[Exercise details] Search the material for the string "that", then report how many lines hold it, with no other text.

[Material]
* Start *

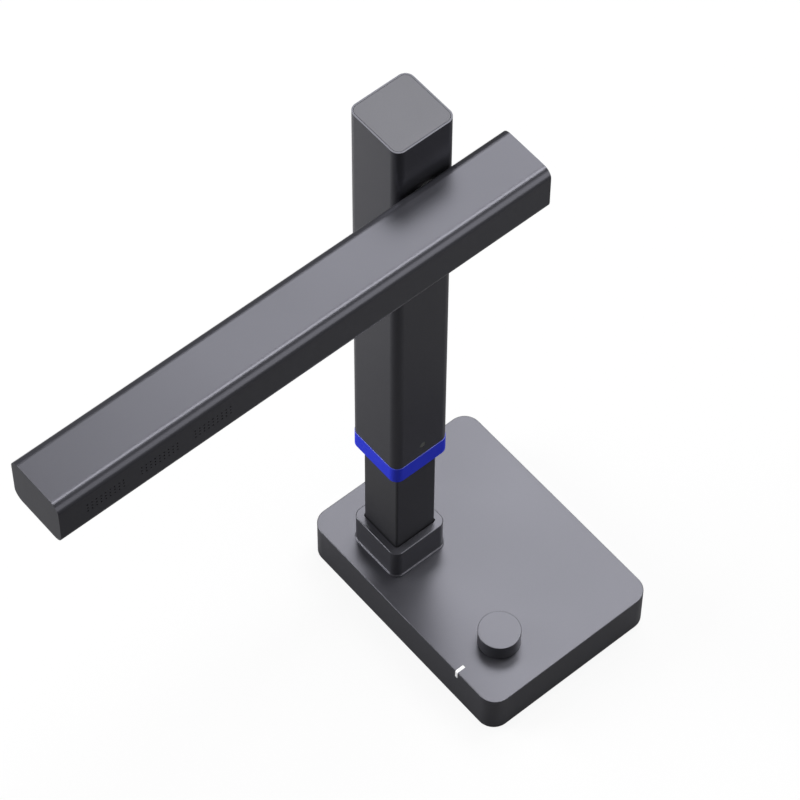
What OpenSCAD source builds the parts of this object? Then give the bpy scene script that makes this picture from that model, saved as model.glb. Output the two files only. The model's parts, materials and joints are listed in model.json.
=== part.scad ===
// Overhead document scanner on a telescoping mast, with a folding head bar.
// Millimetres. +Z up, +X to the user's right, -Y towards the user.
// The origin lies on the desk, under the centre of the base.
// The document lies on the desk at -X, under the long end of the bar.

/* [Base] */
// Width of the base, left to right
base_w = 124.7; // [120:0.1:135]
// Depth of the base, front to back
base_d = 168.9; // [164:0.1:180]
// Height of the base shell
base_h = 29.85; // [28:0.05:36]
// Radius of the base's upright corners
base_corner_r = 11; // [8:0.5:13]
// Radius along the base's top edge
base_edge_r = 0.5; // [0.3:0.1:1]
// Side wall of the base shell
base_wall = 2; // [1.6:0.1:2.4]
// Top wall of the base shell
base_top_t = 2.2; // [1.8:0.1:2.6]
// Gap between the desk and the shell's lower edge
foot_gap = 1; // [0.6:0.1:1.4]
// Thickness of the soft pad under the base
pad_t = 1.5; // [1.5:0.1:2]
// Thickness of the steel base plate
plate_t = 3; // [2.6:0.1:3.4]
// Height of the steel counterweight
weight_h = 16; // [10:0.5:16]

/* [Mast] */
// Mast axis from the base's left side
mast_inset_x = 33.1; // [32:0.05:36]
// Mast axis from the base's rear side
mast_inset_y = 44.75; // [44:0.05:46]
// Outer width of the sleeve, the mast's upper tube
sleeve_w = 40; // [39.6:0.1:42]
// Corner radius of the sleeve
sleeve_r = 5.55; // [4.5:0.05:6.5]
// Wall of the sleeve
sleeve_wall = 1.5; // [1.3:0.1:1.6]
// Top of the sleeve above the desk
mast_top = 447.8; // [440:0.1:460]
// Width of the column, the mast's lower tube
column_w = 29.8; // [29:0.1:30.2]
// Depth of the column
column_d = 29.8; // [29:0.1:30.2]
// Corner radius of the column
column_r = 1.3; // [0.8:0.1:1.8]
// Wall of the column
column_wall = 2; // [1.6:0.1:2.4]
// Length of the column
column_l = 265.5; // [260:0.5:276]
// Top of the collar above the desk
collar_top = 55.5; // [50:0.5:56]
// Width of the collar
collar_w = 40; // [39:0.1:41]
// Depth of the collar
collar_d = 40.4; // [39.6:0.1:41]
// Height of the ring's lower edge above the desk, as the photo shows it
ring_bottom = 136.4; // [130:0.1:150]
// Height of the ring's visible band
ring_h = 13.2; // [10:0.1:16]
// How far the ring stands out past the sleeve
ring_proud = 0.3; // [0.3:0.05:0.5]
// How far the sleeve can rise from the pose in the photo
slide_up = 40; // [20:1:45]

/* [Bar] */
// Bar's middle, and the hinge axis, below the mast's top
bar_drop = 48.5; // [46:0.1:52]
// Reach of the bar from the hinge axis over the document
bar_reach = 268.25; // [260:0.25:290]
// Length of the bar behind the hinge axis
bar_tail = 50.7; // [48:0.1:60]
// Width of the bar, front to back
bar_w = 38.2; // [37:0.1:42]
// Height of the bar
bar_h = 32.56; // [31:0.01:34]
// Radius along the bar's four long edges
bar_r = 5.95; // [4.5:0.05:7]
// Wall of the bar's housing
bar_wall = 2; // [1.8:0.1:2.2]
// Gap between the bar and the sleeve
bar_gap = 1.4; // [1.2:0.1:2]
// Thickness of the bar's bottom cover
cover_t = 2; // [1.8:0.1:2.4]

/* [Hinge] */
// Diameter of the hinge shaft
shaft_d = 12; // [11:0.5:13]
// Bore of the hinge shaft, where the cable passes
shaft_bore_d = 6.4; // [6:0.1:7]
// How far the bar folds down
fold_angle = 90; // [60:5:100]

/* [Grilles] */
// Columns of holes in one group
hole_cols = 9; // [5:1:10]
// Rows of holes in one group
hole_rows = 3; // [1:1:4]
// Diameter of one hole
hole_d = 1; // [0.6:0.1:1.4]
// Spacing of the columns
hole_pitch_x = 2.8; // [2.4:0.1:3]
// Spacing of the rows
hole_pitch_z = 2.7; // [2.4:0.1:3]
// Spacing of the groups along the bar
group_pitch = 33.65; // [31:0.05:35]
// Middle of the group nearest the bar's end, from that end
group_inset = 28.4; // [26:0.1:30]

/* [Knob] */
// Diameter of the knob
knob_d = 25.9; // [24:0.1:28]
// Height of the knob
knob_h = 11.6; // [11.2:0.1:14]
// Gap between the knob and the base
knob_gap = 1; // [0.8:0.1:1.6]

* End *

[Answer for the task] 2